If you want to know how to throw an all-inclusive office party, you probably want to hold the event at lunchtime. This way you can include many more people who have busy private lives.
However, on the other hand, you would need to have someone taking care of the phones. Someone’s always going to miss out.
- Choosing a Venue
If you choose an evening event, you could have the event at a different venue, such as a restaurant or a hotel. However, this will probably significantly increase your costs.
However, avoid the expensive weekend, and choose a Monday evening, and you’ll get the most people attending while keeping the bill affordable. You can also support a local business by holding your event at their venue.
- Consider Off-Season
If you really want to make savings, you could consider holding the event slightly earlier or later to avoid the premium costs.
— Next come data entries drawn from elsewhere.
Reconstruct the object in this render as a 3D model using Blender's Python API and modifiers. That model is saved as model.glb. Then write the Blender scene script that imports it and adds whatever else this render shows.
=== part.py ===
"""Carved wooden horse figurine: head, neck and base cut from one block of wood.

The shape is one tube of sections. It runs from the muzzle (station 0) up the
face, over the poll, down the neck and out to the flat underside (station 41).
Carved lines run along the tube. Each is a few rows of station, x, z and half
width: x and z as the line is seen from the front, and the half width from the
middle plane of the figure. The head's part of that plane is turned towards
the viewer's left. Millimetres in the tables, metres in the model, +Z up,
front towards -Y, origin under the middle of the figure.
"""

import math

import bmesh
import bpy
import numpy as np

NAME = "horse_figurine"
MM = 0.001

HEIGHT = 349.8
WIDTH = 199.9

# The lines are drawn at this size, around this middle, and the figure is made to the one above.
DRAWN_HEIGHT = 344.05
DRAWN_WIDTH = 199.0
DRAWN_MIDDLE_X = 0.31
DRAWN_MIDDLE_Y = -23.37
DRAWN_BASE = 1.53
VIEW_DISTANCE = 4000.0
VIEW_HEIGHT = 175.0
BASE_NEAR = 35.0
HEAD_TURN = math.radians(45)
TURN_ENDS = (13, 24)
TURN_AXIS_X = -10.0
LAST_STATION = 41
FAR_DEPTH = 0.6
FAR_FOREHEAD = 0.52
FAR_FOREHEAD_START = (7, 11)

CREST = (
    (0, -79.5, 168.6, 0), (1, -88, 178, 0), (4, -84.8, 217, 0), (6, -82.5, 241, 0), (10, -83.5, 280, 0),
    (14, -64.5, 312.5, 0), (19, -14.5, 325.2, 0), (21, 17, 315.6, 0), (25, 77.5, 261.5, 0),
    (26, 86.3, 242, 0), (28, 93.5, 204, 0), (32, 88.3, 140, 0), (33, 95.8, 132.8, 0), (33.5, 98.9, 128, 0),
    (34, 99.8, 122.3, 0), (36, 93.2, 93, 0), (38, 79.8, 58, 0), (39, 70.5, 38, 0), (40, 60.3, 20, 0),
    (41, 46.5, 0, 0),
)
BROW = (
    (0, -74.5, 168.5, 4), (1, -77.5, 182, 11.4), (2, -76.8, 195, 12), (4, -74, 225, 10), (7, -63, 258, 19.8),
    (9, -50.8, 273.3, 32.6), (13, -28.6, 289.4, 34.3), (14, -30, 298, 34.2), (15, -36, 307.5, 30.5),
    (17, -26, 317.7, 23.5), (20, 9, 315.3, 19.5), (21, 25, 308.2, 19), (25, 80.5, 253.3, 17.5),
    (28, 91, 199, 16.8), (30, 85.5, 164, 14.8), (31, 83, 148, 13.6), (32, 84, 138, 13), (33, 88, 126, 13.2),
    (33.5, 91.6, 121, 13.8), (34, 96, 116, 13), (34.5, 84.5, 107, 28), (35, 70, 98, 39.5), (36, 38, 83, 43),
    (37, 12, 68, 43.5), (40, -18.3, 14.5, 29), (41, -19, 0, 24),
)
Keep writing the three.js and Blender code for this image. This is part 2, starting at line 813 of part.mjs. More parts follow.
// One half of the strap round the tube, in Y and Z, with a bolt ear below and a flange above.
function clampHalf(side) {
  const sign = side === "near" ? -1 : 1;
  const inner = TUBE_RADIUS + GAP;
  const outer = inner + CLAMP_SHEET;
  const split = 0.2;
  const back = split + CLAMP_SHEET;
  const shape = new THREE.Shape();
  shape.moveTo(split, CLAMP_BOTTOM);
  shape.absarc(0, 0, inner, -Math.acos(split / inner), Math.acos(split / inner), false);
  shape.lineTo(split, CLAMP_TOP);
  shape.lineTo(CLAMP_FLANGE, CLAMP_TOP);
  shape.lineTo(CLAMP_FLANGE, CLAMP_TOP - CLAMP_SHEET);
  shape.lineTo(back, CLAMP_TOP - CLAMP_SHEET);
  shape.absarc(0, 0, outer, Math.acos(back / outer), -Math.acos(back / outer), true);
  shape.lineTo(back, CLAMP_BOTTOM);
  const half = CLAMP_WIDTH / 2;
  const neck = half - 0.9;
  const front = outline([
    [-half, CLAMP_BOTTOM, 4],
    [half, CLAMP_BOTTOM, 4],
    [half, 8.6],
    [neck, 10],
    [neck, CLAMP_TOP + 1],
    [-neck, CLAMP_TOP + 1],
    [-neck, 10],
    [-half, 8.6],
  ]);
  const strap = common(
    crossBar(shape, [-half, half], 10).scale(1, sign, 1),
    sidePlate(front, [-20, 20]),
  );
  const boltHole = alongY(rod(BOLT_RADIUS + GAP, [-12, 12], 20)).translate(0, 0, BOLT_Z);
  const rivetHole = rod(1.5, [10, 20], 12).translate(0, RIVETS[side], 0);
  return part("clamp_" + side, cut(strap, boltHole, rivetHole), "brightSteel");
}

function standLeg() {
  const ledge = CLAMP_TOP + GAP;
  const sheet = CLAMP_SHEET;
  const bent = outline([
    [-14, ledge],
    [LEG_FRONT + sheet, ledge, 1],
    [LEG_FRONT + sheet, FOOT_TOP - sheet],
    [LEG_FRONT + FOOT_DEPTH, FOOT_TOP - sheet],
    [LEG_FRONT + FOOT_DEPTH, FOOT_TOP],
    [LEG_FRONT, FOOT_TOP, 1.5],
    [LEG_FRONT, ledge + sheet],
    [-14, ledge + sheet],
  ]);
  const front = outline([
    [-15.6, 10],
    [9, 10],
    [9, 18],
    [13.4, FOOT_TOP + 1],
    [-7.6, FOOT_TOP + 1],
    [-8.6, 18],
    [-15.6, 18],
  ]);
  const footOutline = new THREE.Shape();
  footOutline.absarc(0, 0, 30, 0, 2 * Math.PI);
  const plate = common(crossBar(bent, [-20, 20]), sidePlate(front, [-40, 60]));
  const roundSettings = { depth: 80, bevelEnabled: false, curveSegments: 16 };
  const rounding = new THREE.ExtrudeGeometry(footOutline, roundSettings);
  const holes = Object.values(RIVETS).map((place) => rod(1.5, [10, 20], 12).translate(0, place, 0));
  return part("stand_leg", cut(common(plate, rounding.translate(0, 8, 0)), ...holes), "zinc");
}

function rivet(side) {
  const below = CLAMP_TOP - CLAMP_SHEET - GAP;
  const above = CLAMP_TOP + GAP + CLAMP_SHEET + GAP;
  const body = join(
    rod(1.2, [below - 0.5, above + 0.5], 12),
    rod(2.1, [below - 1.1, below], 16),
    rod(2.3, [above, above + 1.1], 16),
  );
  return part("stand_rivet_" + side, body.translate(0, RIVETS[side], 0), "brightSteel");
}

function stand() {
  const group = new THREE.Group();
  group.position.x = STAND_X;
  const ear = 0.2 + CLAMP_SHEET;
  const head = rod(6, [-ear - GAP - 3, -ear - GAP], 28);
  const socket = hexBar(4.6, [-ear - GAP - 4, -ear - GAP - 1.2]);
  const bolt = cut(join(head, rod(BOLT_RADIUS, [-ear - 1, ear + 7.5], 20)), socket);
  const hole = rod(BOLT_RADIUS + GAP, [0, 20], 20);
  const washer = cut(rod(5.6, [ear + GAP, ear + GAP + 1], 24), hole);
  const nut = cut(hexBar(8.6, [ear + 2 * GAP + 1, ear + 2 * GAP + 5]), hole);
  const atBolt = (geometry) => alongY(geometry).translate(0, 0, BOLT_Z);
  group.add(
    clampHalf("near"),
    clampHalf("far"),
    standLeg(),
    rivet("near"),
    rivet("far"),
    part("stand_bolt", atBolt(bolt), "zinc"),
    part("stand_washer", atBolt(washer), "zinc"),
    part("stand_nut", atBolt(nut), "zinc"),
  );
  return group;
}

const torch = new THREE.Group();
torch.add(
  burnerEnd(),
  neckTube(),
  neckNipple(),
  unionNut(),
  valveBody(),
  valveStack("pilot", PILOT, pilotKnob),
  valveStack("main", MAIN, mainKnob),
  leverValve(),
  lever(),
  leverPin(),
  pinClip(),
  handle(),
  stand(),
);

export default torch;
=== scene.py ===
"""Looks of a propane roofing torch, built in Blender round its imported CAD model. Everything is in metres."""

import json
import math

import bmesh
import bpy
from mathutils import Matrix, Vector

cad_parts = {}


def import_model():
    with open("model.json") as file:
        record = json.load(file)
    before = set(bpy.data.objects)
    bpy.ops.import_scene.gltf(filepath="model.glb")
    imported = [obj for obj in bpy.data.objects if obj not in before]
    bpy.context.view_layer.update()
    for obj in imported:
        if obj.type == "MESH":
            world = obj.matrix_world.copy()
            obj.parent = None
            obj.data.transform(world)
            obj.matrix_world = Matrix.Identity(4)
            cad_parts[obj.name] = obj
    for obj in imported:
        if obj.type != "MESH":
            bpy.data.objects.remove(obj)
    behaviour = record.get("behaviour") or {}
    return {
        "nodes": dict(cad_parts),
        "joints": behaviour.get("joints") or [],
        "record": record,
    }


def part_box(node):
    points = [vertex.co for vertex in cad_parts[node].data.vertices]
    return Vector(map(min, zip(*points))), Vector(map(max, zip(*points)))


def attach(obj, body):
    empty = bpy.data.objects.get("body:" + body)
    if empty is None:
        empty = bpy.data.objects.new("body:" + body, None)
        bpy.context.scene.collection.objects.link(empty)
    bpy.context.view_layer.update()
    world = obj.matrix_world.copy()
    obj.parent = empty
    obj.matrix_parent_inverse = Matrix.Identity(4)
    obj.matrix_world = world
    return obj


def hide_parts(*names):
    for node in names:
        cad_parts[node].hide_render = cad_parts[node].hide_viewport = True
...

Nowadays, an increasing number of companies choose not to celebrate Christmas or Thanksgiving at all. Instead, they simply hold an inclusive party to demonstrate how much they appreciate the hard work of the employees. You could even choose to celebrate an anniversary instead.
This also allows you to hold the party at any other time of the year. Have you considered a rainy weekday in October or a late January afternoon?
- Put a Team Together
Although you’ve been tasked with the responsibility of organizing and planning the party, you don’t have to do everything yourself.
Put together a team of volunteers who want to pull together to help you throw an amazing party for everyone. Make sure you take advantage of the skills and connections among your colleagues.
If Jeff is charming and persuasive, send him off to convince the restaurant to give you a special discount. Maybe Maria knows a lot of people in the music business, can she get you a top-notch DJ for half the price? View here to book your entertainment for the party.
- Think About the Menu
Food is one of the most important ingredients of throwing a great office holiday party. But remember, it’s easy to go over-budget when it comes to the menu.
Do you want to go with plated set-meals or buffets? The advantage of a plated meal is that it’s cost-effective and elegant, however, it’s not as much fun.
You also need to make sure you cater for everyone who’s going to be there. For example, how many vegans/vegetarians are attending? Does anyone have any allergies you need to know about?
- How Much Are You Going to Drink?
If you decide to have the office holiday party out-of-work hours, you’re probably going to allow guests to drink alcohol.
However, you may be surprised to discover that nearly a quarter of all office holiday parties don’t include any alcohol consumption. If you want to pay for all the employees, this is an excellent way of saving money.
Instead, you may decide to place a limit on how many free drinks guests can have. If not, there’s always one colleague who will take advantage of the open bar at the party.
- Remind People how to Behave
Nobody wants to be the colleague who has to lay down the ground rules for how to behave at the party. But unfortunately, someone has to do it. As the organizer, it’s probably your responsibility.
You need to send an email with any information about when and where your colleagues need to go. But a friendly warning not to over-drink and how to dress appropriately won’t go amiss.
- What About a Gift Exchange?
If you’re feeling generous, you may include gift exchange in the budget for the event. However, if you’re a larger company, this could lead you with a heavy bill.
You could also suggest a “Secret Santa” or “White Elephant” gift exchange. This allows employees to exchange gifts without leaving you with to foot the bill.
So that the gift exchange runs smoothly, you may want to impose a spending limit on gifts. For example, consider a limit of $10 to keep things simple.
- Fund Raising for the Event?
If you’re worried about how you can pay for the event, you can also start a fundraising campaign to generate the funds.
You have to consider whether it’s appropriate for your organization. If you’re a bank or tech company, you may conclude you can’t justify requesting donations for your party.
However, you can always ask employees for donations. This doesn’t need to be money, you could do a bake sale, for example.
Planning Your Office Holiday Party
Now you know how to throw an office holiday party that rocks. By following our 10 hacks for planning your annual party, you can make sure your party rules while also keeping down the budget.